Shortly after the wedding, Mother and Child moved in with Stepfather. Mother and Stepfather have been the primary care and financial providers for Child since their marriage. Grandparents, however, spent a great deal of time with Child and remained involved in Child’s life, providing care after school, visiting on weekends, attending Child’s events, and vacationing together.
In April 2010, Mother and Stepfather approached Grandparents about Stepfather adopting Child. At this time, another family member researched Stepfather’s criminal charges and shared the information with Grandparents. While he was convicted of only one count of indecent liberties with a child, Stepfather was charged with two counts of rape and three counts of indecent liberties involving four girls who were thirteen to fifteen years old. Stepfather was nineteen years old at the time. After this information came to light, Grandparents shared it with Mother and Stepfather. Mother and Stepfather *392resented Grandparents for raising this issue and retaliated by severely restricting Child’s contact with Grandparents.
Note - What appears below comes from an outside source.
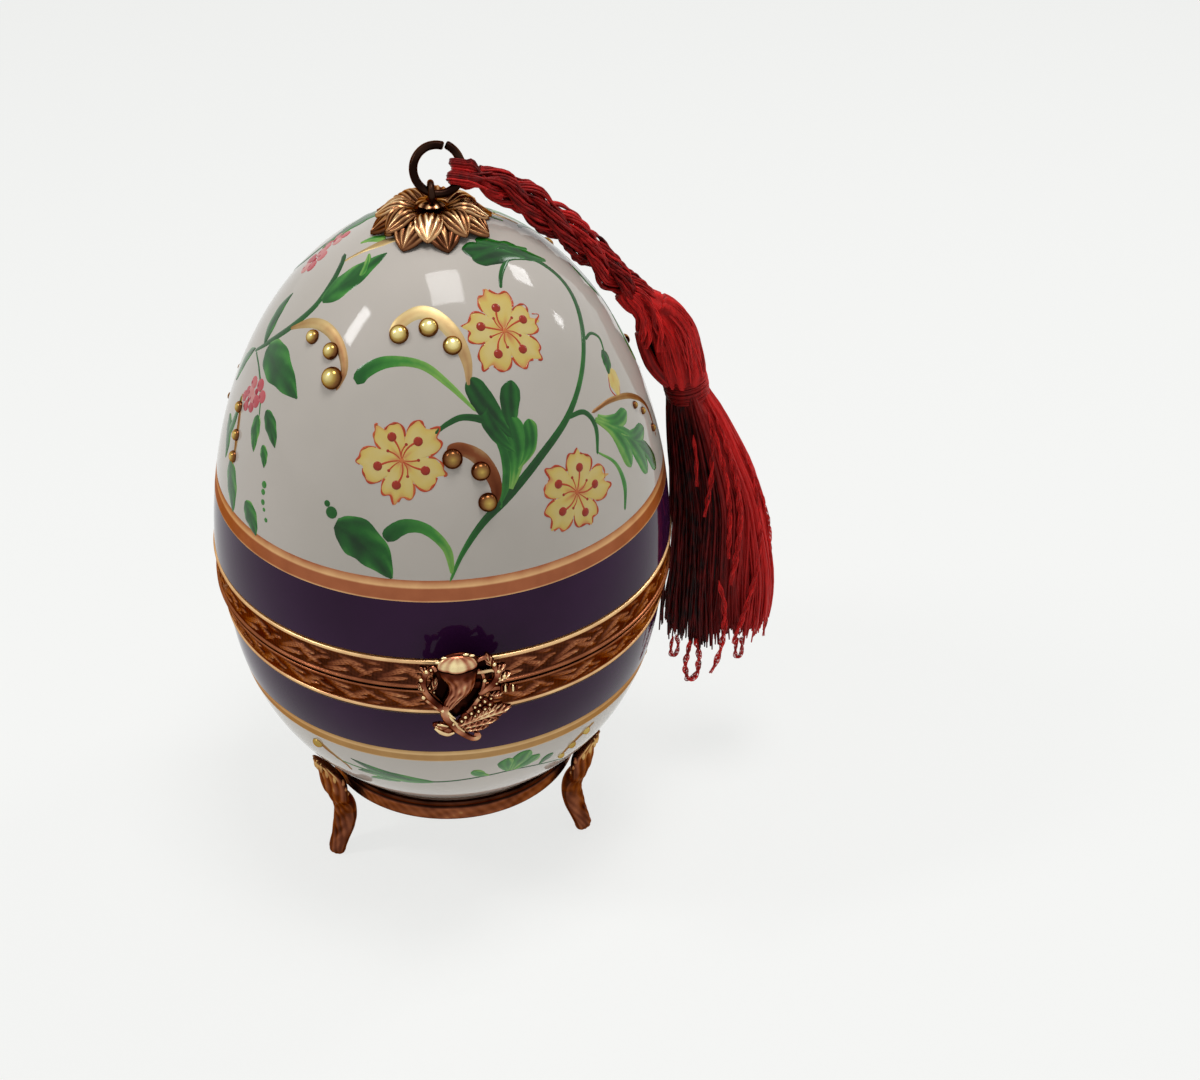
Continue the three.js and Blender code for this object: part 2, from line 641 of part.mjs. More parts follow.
// Rosette of petals round a hub that the post passes through
function rosette(name, reach, width, layer, turn) {
  const top = (r) => seam + lidRise(r) + layer + PETAL_THICKNESS;
  const bottom = (r) => seam + lidRise(r) + layer;
  const hub = turned(closed([
    [POST_HOLE_RADIUS, bottom(POST_HOLE_RADIUS)], [HUB_RADIUS, bottom(HUB_RADIUS)],
    [HUB_RADIUS, top(HUB_RADIUS)], [POST_HOLE_RADIUS, top(POST_HOLE_RADIUS)],
  ]), MEDIUM_ROUND);
  const petals = Array.from({ length: PETAL_COUNT }, (_, i) => {
    const angle = (2 * Math.PI * (i + turn)) / PETAL_COUNT;
    return petal(reach, width, layer).rotateZ(angle);
  });
  return piece(name, geometryOf(joined([hub, ...petals])), gilt);
}

// Post of the finial: eye, flange, and a shank through the petals and the lid
function finialPost(shankEnd) {
  const shank = turned([
    [0, shankEnd], [POST_RADIUS, shankEnd], [POST_RADIUS, postFlangeTop - POST_FLANGE],
    [POST_FLANGE_RADIUS, postFlangeTop - POST_FLANGE], [POST_FLANGE_RADIUS, postFlangeTop],
    [0, postFlangeTop],
  ], SMALL_ROUND);
  const eye = new THREE.TorusGeometry(EYE_RADIUS, EYE_WIRE, THIN_SIDES, MEDIUM_ROUND).rotateY(Math.PI / 2);
  return piece('finial_post', geometryOf(joined([shank, eye.translate(0, 0, eyeHeight)])), darkBronze);
}

function washer(top) {
  const outline = [
    [POST_HOLE_RADIUS, top - WASHER_THICKNESS], [WASHER_RADIUS, top - WASHER_THICKNESS],
    [WASHER_RADIUS, top], [POST_HOLE_RADIUS, top],
  ];
  return piece('finial_washer', turned(closed(outline), MEDIUM_ROUND), brass);
}

function nut(top) {
  const body = new THREE.CylinderGeometry(NUT_RADIUS, NUT_RADIUS, NUT_HEIGHT, 6).rotateX(Math.PI / 2);
  const bore = new THREE.CylinderGeometry(POST_HOLE_RADIUS, POST_HOLE_RADIUS, NUT_HEIGHT * 2, SMALL_ROUND);
  const whole = solid(body).subtract(solid(bore.rotateX(Math.PI / 2)));
  const mesh = piece('finial_nut', geometryOf(whole), brass);
  mesh.position.z = top - NUT_HEIGHT / 2;
  return mesh;
}

function finial() {
  const group = new THREE.Group();
  const washerTop = seam + lidRise(WASHER_RADIUS, SHELL_WALL) - GAP;
  const nutTop = washerTop - WASHER_THICKNESS - GAP;
  const innerLayer = LAYER_GAP + PETAL_THICKNESS + LAYER_GAP;
  group.add(
    rosette('rosette_outer_petals', OUTER_PETAL_REACH, OUTER_PETAL_WIDTH, LAYER_GAP, 0.25),
    rosette('rosette_inner_petals', INNER_PETAL_REACH, INNER_PETAL_WIDTH, innerLayer, 0.75),
    finialPost(nutTop - NUT_HEIGHT - THREAD_END),
    washer(washerTop),
    nut(nutTop),
  );
  return group;
}

// Arc of the split ring, in its own plane, from one end of the split to the other
class SplitRing extends THREE.Curve {
  getPoint(t, target = new THREE.Vector3()) {
    const angle = radians(90 + JUMP_RING_SPLIT / 2 + t * (360 - JUMP_RING_SPLIT));
    return target.set(JUMP_RING_RADIUS * Math.cos(angle), 0, JUMP_RING_RADIUS * Math.sin(angle));
  }
}

// The ring hangs on the eye at its lowest point, slips towards the tassel and leans back
function jumpRing() {
  const slip = new THREE.Group();
  const wire = tube(new SplitRing(), JUMP_RING_WIRE, THIN_SIDES, JUMP_RING_STEPS);
  const ring = piece('jump_ring', geometryOf(solid(wire)), darkBronze);
  ring.position.z = JUMP_RING_RADIUS;
  slip.rotation.y = radians(JUMP_RING_SLIP);
  slip.add(ring);
  const lean = new THREE.Group();
  lean.rotation.x = radians(-JUMP_RING_LEAN);
  lean.position.z = eyeHeight;
  lean.add(slip);
  return lean;
}

const cordRoute = smooth(CORD_ROUTE);

function tasselCord() {
  const spacing = CORD_DIAMETER * 2;
  const steps = Math.ceil((cordRoute.getLength() * 2) / spacing);
  const rope = tube(cordRoute, CORD_DIAMETER / 2, THIN_SIDES, steps);
  return piece('tassel_cord', geometryOf(solid(rope)), silk);
}

// Centre of the tassel's round head, in line with the end of the cord
function headCentre() {
  const end = cordRoute.getPoint(1);
  return end.addScaledVector(cordRoute.getTangent(1), GAP + HEAD_RADIUS);
}

function tasselHead() {
  const lowest = Math.asin(NECK_RADIUS / HEAD_RADIUS) - Math.PI / 2;
  const dome = Array.from({ length: DOME_STEPS + 1 }, (_, i) => {
    const angle = THREE.MathUtils.lerp(lowest * 0.6, Math.PI / 2, i / DOME_STEPS);
    return [HEAD_RADIUS * Math.cos(angle), HEAD_RADIUS * Math.sin(angle)];
  });
  const outline = [[0, -HEAD_LENGTH], [NECK_RADIUS, -HEAD_LENGTH], ...dome.slice(0, -1), [0, HEAD_RADIUS]];
  return piece('tassel_head', turned(outline, SMALL_ROUND), silk);
}

function tasselBinding() {
  const top = -HEAD_LENGTH - GAP;
  const inner = NECK_RADIUS + GAP;
  const outer = inner + BINDING_THICKNESS;
  const outline = [[inner, top - BINDING_HEIGHT], [outer, top - BINDING_HEIGHT], [outer, top], [inner, top]];
  return piece('tassel_binding', turned(closed(outline), SMALL_ROUND), silk);
}

// Skirt of threads: a round neck inside the binding, then a brush that hangs beside the bezels
function tasselSkirt() {
  const centre = headCentre();
  const tilt = radians(HEAD_TILT);
  const down = new THREE.Vector3(Math.sin(tilt), 0, -Math.cos(tilt));
  const across = new THREE.Vector3(Math.cos(tilt), 0, Math.sin(tilt));
  const neckTop = HEAD_LENGTH + GAP;
  const side = BEZEL_RADIUS + TASSEL_CLEAR - centre.x;
  const rings = [neckTop, neckTop + NECK_LENGTH].map((drop) => ellipse(
    down.clone().multiplyScalar(drop), across.clone().multiplyScalar(NECK_RADIUS),
    new THREE.Vector3(0, NECK_RADIUS, 0), SMALL_ROUND,
  ));
  const shoulder = rings[1].reduce((lowest, p) => Math.min(lowest, p.z), 0);
  for (const share of [0.05, 0.12, 0.22, 0.36, 0.55, 0.78, 0.94, 1]) {
    const spread = 1 - (1 - share) ** SKIRT_FULLNESS;
    const fullness = share < 1 ? spread : spread * SKIRT_HEM;
    const half = THREE.MathUtils.lerp(NECK_RADIUS, SKIRT_HALF_WIDTH, fullness);
    const depth = THREE.MathUtils.lerp(NECK_RADIUS, SKIRT_HALF_DEPTH, fullness);
    const centreLine = side + THREE.MathUtils.lerp(NECK_RADIUS, SKIRT_HALF_WIDTH, spread);
    const middle = new THREE.Vector3(centreLine, 0, shoulder - SKIRT_LENGTH * share);
    rings.push(ellipse(middle, new THREE.Vector3(half, 0, 0), new THREE.Vector3(0, depth, 0), SMALL_ROUND));
  }
  return piece('tassel_skirt', geometryOf(solid(lofted(rings.reverse()))), silk);
}

// The head and its binding share the tilt of the neck, and the skirt hangs from them
function tassel() {
  const hanging = new THREE.Group();
  hanging.position.copy(headCentre());
  const tilted = new THREE.Group();
  tilted.rotation.y = radians(-HEAD_TILT);
  tilted.add(tasselHead(), tasselBinding());
  hanging.add(tilted, tasselSkirt());
  return hanging;
}

const egg = new THREE.Group();
egg.add(
  standRing(), ...legs(),
  lowerShell(), upperShell(),
  lowerBezel(), upperBezel(),
  hinge(), clasp(), finial(),
  jumpRing(), tasselCord(), tassel(),
);

export default egg;
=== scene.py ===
import math

import bmesh
import bpy
import numpy as np
from mathutils import Matrix, Quaternion, Vector


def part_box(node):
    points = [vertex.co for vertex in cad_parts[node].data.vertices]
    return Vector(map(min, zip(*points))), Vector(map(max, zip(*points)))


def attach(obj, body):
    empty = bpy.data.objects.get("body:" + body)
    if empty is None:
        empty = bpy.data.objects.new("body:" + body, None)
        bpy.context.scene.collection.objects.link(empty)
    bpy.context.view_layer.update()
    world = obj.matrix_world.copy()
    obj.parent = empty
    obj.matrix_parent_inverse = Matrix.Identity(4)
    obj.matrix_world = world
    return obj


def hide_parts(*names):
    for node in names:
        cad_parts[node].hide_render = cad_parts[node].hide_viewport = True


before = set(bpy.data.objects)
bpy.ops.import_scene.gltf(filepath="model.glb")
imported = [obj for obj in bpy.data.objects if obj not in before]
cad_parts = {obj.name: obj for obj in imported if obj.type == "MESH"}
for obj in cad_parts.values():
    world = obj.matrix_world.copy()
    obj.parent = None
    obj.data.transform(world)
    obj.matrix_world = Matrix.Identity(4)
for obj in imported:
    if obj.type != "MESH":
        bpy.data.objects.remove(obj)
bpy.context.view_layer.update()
MM = 0.001
random = np.random.default_rng(11)

# Camera, matched to the photograph
CAMERA_PLACE = (-15.18, -217.02, 197.99)
CAMERA_YAW = 9.438
CAMERA_PITCH = 35.271
CAMERA_ROLL = 0.896
CAMERA_LENS = 60
CAMERA_SENSOR = 36


def add_camera():
    yaw, pitch, roll = (math.radians(v) for v in (CAMERA_YAW, CAMERA_PITCH, CAMERA_ROLL))
    level = math.cos(pitch)
    forward = Vector((math.sin(yaw) * level, math.cos(yaw) * level, -math.sin(pitch)))
    right = forward.cross(Vector((0, 0, 1))).normalized()
    up = right.cross(forward)
    across = right * math.cos(roll) + up * math.sin(roll)
    upward = up * math.cos(roll) - right * math.sin(roll)
    data = bpy.data.cameras.new("camera")
    data.lens = CAMERA_LENS
    data.sensor_width = CAMERA_SENSOR
    data.clip_start = 0.01
    camera = bpy.data.objects.new("camera", data)
    bpy.context.scene.collection.objects.link(camera)
    turn = Matrix((across, upward, -forward)).transposed().to_4x4()
    camera.matrix_world = Matrix.Translation(Vector(CAMERA_PLACE) * MM) @ turn
    bpy.context.scene.camera = camera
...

In July 2010, Mother filed a petition to terminate the guardianship, contending it was no longer necessary for Grandparents to be guardians.2 Grandparents responded with a motion for temporary custody and/or visitation and a counter-petition to terminate Mother’s guardianship. The trial court appointed a guardian ad litem to represent the interest of Child. Two home studies were performed to evaluate both Mother and Grandparents. The home studies concluded that Mother and Grandparents had suitable homes for Child.
In May 2011, a trial was held on all pending issues, and Mother, Stepfather, Grandparents, Child, and the guardian ad litem testified. At the conclusion of the testimony, the trial court expressed its concern that Stepfather’s sexual contact with the children occurred “because you were an immature 19-year-old, or was it because you’re a man who likes 13- to 15-year-old girls? I don’t know the answer to that.” The trial court ordered that a psychosexual evaluation of Stepfather be conducted “fairly quickly” to assess whether Stepfather presented a future risk of harm to Child. Stepfather agreed to cooperate.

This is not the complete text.